Retype every line from the start of the entries below down to the line with "Model this object", both ends included; skip the pictures.

===== Information shown

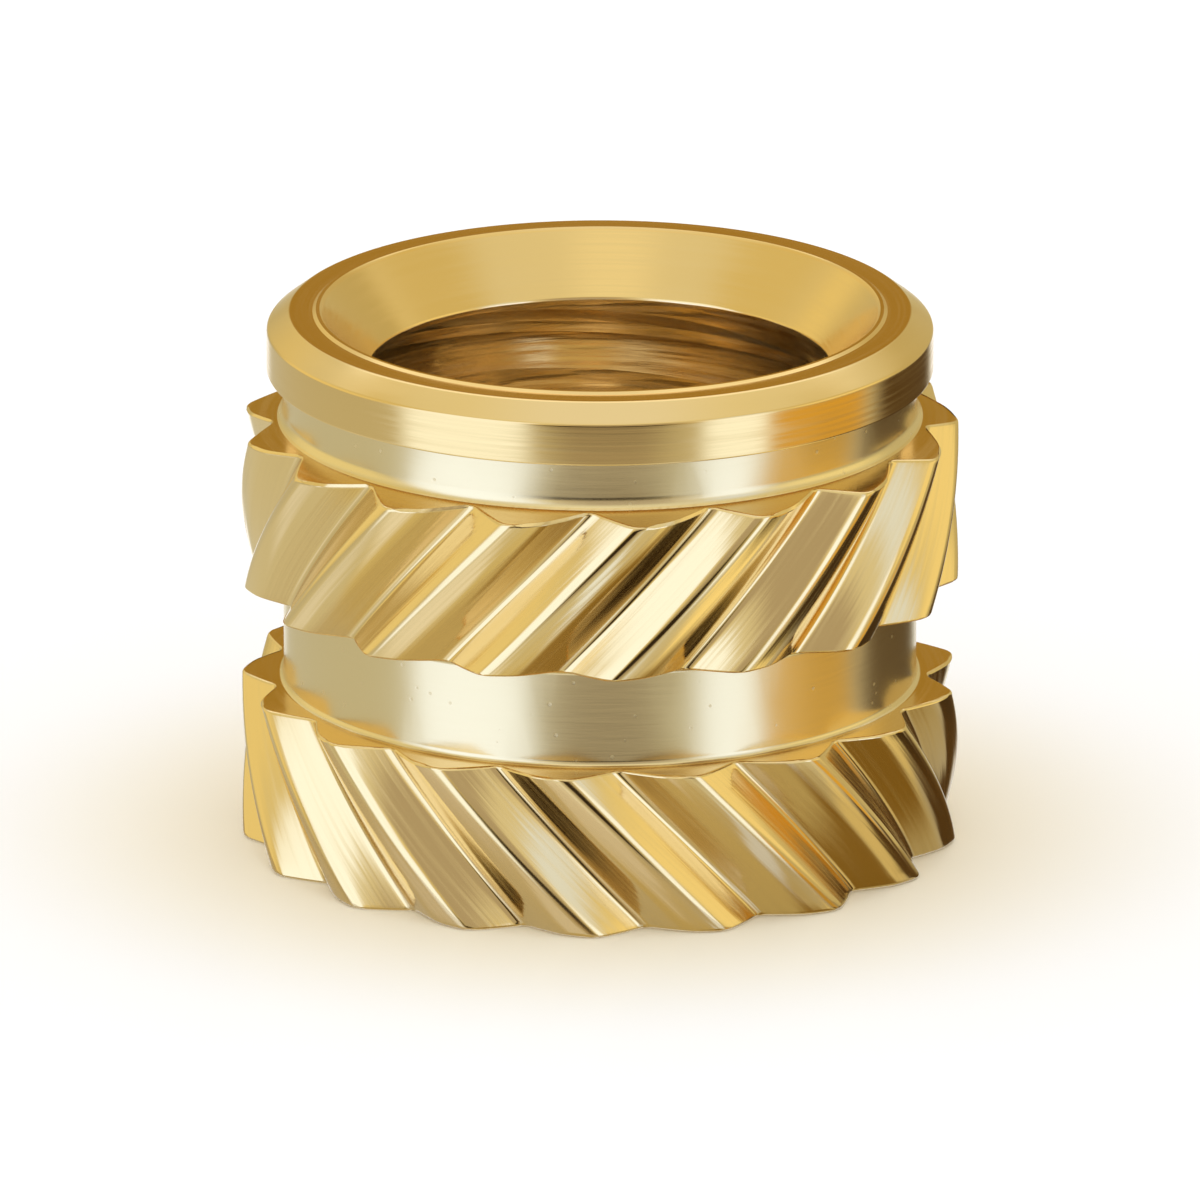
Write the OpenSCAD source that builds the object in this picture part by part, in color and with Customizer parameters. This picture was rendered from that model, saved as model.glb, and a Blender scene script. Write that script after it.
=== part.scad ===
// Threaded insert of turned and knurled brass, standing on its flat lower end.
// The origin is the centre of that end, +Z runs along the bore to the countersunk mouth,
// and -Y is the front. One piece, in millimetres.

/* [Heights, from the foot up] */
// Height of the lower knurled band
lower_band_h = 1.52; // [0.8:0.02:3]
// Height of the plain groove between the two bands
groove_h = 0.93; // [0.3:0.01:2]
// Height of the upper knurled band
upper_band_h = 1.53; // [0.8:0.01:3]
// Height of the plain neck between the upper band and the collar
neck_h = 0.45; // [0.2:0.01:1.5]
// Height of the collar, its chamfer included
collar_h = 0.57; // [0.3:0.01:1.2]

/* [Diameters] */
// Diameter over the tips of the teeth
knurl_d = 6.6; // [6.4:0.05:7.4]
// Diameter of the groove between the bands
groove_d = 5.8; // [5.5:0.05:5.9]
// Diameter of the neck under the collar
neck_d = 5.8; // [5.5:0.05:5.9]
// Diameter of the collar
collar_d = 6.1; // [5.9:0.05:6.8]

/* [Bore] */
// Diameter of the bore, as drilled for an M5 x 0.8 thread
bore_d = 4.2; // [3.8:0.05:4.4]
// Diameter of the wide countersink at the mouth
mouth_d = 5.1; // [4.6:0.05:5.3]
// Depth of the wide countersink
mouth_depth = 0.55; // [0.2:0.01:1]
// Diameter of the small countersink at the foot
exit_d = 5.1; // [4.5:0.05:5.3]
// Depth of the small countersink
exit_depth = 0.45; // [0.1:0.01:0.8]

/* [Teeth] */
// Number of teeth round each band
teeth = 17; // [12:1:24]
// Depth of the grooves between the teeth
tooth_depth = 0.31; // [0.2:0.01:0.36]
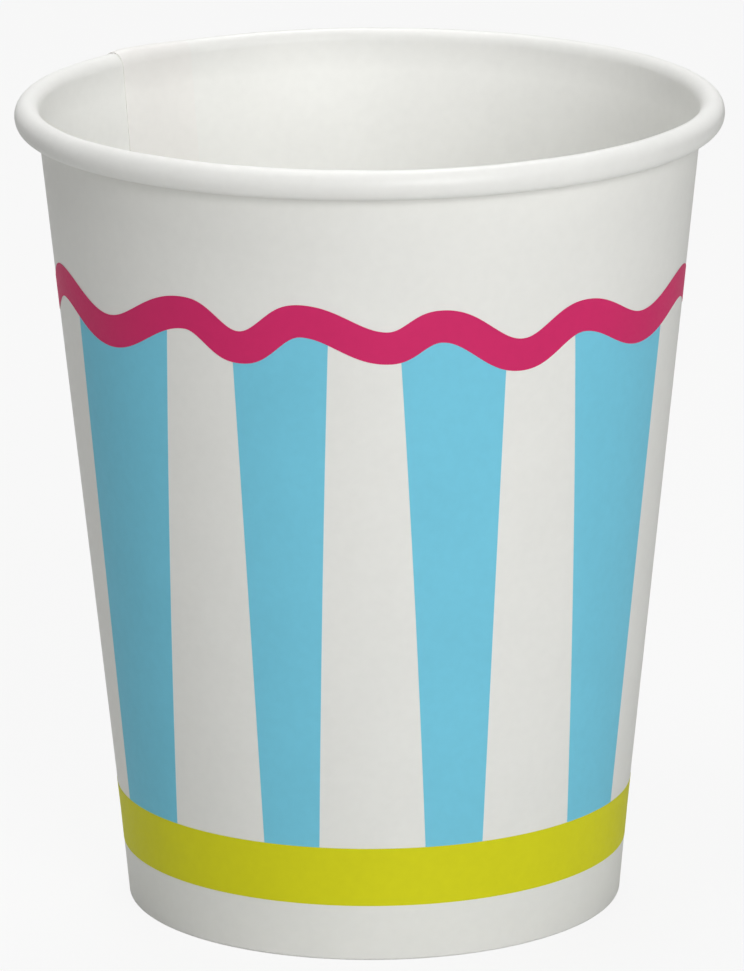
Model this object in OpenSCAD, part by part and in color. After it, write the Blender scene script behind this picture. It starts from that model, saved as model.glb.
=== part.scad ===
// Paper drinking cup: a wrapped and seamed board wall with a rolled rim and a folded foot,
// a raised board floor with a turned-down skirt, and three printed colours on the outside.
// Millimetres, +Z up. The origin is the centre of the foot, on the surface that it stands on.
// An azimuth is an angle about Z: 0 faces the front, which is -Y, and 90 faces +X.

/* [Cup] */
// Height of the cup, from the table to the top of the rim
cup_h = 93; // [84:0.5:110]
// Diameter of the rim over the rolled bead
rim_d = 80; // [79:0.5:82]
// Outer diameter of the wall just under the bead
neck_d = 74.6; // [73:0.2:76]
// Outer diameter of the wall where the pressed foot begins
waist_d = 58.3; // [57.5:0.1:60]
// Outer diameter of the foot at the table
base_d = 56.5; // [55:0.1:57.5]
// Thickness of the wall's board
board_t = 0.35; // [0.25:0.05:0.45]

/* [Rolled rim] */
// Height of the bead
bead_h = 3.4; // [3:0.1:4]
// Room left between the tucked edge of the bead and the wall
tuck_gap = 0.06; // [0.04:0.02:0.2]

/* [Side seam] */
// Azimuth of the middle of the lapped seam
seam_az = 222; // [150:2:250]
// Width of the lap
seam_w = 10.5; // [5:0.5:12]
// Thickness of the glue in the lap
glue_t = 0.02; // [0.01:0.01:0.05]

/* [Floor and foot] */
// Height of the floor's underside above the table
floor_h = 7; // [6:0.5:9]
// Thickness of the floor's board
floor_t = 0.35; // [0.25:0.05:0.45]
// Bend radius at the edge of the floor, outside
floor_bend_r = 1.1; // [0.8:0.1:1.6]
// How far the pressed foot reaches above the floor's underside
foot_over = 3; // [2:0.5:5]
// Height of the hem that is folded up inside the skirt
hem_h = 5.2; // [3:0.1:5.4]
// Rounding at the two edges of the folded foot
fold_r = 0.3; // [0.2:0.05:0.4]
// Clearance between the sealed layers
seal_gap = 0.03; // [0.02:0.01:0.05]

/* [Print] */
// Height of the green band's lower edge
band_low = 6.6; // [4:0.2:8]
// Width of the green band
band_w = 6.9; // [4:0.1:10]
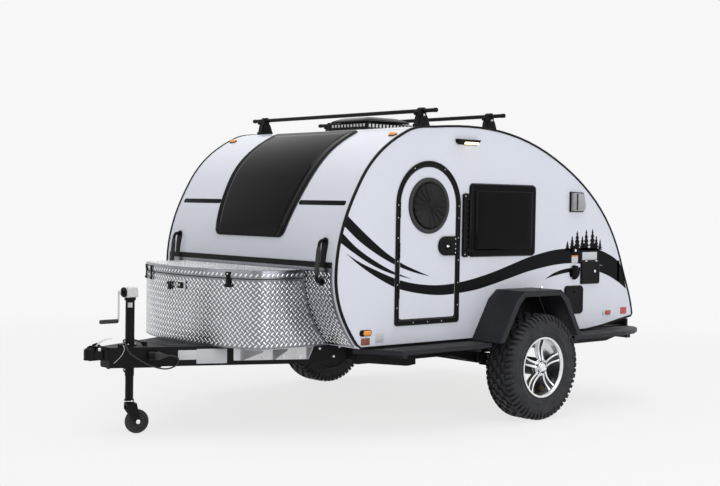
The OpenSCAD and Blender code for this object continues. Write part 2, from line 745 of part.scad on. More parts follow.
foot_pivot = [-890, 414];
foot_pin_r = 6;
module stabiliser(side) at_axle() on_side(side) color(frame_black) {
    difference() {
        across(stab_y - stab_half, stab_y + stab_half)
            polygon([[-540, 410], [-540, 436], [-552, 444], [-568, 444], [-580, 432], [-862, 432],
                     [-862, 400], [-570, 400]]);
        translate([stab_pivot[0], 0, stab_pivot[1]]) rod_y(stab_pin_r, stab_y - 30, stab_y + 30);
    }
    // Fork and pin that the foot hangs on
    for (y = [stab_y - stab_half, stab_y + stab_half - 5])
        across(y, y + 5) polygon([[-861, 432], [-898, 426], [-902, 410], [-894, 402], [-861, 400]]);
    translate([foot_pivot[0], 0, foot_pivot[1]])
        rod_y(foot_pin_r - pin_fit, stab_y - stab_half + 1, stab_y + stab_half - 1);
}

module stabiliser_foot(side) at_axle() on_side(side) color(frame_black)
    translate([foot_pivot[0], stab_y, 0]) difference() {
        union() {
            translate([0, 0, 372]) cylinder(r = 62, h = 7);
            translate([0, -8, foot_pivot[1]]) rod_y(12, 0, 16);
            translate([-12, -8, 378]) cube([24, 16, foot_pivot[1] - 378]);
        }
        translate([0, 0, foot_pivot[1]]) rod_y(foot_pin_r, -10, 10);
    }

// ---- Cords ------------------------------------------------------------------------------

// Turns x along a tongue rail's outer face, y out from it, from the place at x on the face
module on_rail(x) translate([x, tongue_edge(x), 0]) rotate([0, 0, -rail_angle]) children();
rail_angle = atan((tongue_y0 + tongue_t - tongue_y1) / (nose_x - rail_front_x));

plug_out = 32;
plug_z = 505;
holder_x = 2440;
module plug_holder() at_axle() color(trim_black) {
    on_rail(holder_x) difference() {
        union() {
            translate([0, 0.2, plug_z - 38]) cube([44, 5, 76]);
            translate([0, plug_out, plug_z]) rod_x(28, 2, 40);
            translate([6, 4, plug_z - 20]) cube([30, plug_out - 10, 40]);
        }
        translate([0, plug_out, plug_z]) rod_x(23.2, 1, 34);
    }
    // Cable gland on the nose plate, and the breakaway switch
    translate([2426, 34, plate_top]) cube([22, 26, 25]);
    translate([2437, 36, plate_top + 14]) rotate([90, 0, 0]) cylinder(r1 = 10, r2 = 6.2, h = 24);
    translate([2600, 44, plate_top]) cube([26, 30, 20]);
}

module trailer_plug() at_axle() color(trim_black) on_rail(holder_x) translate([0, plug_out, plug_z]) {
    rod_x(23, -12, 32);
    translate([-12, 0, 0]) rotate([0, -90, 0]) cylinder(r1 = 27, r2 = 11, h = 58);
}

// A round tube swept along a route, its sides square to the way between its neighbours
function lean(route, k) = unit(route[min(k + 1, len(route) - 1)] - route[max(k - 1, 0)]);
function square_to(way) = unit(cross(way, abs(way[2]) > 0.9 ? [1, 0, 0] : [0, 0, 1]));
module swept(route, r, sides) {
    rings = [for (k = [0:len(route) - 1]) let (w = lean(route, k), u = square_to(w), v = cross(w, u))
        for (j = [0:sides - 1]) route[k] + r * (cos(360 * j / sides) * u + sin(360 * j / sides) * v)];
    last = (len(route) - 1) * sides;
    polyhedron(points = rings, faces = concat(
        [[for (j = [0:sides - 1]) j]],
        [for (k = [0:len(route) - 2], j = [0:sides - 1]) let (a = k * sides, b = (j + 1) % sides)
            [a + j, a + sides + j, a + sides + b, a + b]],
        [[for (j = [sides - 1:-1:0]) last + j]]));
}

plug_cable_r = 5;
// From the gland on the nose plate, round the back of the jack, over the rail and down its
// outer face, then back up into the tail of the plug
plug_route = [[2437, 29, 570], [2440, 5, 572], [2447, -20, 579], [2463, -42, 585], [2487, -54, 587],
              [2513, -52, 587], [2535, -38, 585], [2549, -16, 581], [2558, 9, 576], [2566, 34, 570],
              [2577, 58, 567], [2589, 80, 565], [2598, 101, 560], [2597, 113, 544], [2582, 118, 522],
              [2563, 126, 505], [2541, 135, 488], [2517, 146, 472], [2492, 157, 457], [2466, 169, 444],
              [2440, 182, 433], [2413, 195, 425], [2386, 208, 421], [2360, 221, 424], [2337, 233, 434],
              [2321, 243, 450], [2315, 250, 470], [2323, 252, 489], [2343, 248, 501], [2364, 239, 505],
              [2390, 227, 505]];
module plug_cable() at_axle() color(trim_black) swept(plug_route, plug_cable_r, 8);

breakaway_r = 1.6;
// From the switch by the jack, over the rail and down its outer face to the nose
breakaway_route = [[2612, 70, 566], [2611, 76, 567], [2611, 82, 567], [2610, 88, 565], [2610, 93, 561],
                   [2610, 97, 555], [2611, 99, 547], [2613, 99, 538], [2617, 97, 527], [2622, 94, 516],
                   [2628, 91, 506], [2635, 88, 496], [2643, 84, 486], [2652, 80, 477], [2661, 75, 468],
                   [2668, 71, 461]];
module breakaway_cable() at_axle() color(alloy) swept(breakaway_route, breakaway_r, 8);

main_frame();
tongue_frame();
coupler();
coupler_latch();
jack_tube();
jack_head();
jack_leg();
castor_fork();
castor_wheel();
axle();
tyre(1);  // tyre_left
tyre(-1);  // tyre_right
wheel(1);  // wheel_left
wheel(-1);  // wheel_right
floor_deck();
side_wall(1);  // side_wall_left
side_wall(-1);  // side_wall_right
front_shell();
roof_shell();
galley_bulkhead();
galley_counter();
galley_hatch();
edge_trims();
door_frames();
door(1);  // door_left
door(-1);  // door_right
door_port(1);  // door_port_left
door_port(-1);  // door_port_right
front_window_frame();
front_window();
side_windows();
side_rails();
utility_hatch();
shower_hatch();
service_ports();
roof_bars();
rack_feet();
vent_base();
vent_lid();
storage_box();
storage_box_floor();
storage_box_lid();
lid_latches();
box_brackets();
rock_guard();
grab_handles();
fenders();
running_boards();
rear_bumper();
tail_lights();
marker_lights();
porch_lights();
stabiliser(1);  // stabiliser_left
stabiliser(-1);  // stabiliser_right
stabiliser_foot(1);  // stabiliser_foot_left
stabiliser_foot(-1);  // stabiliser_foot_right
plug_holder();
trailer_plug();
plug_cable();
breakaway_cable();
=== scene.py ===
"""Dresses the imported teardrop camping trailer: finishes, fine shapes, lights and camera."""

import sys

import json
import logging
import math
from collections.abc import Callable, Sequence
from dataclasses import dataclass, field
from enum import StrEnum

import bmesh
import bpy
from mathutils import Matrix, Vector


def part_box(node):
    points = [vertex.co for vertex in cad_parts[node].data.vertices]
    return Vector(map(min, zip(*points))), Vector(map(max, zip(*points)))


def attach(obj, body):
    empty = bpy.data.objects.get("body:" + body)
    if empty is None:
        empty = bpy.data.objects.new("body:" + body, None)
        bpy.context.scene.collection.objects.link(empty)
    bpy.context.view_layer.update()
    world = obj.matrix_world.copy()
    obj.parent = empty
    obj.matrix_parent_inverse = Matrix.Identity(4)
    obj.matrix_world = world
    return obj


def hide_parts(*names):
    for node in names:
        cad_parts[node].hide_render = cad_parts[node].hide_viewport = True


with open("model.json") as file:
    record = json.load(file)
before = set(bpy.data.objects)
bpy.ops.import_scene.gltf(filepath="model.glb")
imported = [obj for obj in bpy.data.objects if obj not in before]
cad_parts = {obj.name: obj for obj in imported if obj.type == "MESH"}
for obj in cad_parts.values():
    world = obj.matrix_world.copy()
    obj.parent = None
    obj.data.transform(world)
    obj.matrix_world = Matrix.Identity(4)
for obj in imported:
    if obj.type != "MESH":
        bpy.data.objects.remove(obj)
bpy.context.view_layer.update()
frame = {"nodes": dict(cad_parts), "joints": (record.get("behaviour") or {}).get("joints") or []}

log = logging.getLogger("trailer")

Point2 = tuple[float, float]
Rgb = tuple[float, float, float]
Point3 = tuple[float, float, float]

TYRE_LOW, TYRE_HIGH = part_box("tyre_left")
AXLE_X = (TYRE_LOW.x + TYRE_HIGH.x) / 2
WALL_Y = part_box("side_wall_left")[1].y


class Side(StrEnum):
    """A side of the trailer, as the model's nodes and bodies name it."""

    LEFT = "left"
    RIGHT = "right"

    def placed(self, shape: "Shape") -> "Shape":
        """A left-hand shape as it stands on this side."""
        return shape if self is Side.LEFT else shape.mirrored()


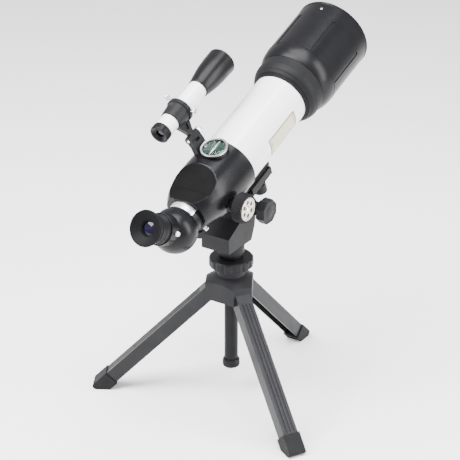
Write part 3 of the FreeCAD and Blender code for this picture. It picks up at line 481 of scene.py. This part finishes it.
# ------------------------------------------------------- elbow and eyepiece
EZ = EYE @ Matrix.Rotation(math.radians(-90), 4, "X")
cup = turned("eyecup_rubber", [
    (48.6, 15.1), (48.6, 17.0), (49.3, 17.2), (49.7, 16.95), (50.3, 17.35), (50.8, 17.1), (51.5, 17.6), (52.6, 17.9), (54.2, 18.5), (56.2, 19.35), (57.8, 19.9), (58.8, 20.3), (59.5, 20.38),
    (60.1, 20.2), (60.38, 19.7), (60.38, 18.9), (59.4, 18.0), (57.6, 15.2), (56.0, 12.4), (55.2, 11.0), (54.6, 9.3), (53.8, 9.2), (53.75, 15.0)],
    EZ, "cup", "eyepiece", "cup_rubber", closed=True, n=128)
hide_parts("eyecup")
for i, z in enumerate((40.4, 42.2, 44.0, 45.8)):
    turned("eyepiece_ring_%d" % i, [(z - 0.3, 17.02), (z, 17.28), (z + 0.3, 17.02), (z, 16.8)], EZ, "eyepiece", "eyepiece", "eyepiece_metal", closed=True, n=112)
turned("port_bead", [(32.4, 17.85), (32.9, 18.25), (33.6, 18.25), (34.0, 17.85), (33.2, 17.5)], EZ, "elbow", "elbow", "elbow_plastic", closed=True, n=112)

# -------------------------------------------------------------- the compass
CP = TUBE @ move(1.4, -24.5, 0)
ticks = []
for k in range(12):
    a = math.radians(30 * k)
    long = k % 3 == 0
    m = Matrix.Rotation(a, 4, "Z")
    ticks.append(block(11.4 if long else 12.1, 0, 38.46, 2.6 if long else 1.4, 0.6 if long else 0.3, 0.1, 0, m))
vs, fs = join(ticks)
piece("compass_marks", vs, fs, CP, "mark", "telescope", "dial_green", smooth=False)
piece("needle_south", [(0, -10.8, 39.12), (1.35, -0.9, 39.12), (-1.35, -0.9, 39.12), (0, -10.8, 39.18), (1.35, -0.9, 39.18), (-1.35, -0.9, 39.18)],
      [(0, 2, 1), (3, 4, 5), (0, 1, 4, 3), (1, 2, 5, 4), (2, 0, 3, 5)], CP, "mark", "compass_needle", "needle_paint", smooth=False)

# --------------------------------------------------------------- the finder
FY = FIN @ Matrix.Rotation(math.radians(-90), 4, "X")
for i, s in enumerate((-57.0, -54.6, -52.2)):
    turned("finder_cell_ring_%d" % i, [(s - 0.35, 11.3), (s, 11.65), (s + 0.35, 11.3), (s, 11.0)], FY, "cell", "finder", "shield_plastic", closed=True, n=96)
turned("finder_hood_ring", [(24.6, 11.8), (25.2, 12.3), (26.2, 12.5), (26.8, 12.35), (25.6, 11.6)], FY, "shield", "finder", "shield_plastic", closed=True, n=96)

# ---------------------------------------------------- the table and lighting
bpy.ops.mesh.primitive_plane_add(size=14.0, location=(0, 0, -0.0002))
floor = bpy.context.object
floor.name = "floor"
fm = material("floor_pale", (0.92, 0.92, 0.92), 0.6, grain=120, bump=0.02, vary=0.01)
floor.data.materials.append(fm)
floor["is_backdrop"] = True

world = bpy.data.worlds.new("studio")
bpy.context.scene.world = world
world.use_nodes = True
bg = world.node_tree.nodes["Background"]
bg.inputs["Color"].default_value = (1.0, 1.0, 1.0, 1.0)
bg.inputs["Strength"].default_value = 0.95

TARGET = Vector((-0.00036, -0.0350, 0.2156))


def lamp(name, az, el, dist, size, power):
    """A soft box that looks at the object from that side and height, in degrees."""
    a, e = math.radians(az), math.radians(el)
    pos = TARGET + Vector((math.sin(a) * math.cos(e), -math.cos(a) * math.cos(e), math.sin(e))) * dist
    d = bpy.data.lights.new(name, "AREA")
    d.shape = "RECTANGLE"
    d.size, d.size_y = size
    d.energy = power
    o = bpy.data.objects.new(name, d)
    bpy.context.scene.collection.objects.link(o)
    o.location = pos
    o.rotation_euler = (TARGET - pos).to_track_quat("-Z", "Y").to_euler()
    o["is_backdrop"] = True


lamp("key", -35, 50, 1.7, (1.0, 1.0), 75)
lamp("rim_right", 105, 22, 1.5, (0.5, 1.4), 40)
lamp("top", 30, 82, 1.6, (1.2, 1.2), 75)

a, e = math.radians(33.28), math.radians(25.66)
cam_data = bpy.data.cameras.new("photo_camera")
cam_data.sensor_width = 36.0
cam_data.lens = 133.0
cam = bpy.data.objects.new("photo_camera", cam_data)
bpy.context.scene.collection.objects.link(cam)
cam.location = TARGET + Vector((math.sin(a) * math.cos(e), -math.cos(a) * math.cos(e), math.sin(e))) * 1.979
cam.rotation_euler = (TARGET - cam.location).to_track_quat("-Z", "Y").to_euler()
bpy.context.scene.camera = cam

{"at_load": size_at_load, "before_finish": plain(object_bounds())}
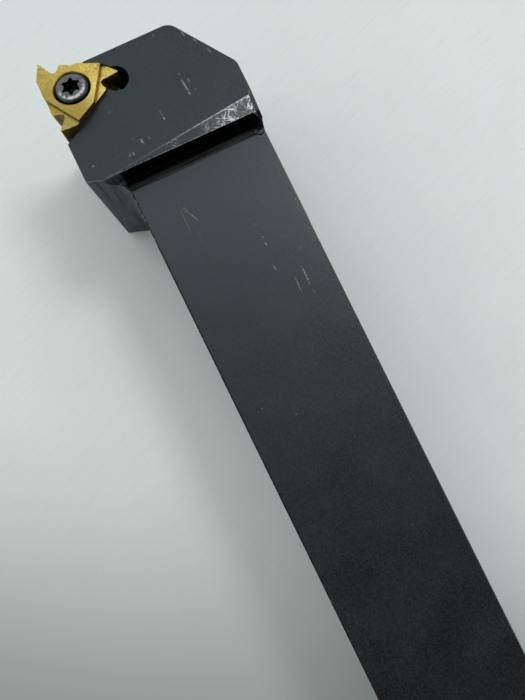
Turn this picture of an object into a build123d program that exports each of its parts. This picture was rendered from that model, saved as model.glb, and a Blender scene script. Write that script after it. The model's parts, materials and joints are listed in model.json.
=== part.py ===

==========

**Answer to this task**
Write the OpenSCAD source that builds the object in this picture part by part, in color and with Customizer parameters. This picture was rendered from that model, saved as model.glb, and a Blender scene script. Write that script after it.
=== part.scad ===
// Threaded insert of turned and knurled brass, standing on its flat lower end.
// The origin is the centre of that end, +Z runs along the bore to the countersunk mouth,
// and -Y is the front. One piece, in millimetres.

/* [Heights, from the foot up] */
// Height of the lower knurled band
lower_band_h = 1.52; // [0.8:0.02:3]
// Height of the plain groove between the two bands
groove_h = 0.93; // [0.3:0.01:2]
// Height of the upper knurled band
upper_band_h = 1.53; // [0.8:0.01:3]
// Height of the plain neck between the upper band and the collar
neck_h = 0.45; // [0.2:0.01:1.5]
// Height of the collar, its chamfer included
collar_h = 0.57; // [0.3:0.01:1.2]

/* [Diameters] */
// Diameter over the tips of the teeth
knurl_d = 6.6; // [6.4:0.05:7.4]
// Diameter of the groove between the bands
groove_d = 5.8; // [5.5:0.05:5.9]
// Diameter of the neck under the collar
neck_d = 5.8; // [5.5:0.05:5.9]
// Diameter of the collar
collar_d = 6.1; // [5.9:0.05:6.8]

/* [Bore] */
// Diameter of the bore, as drilled for an M5 x 0.8 thread
bore_d = 4.2; // [3.8:0.05:4.4]
// Diameter of the wide countersink at the mouth
mouth_d = 5.1; // [4.6:0.05:5.3]
// Depth of the wide countersink
mouth_depth = 0.55; // [0.2:0.01:1]
// Diameter of the small countersink at the foot
exit_d = 5.1; // [4.5:0.05:5.3]
// Depth of the small countersink
exit_depth = 0.45; // [0.1:0.01:0.8]

/* [Teeth] */
// Number of teeth round each band
teeth = 17; // [12:1:24]
// Depth of the grooves between the teeth
tooth_depth = 0.31; // [0.2:0.01:0.36]
Model this object in OpenSCAD, part by part and in color. After it, write the Blender scene script behind this picture. It starts from that model, saved as model.glb.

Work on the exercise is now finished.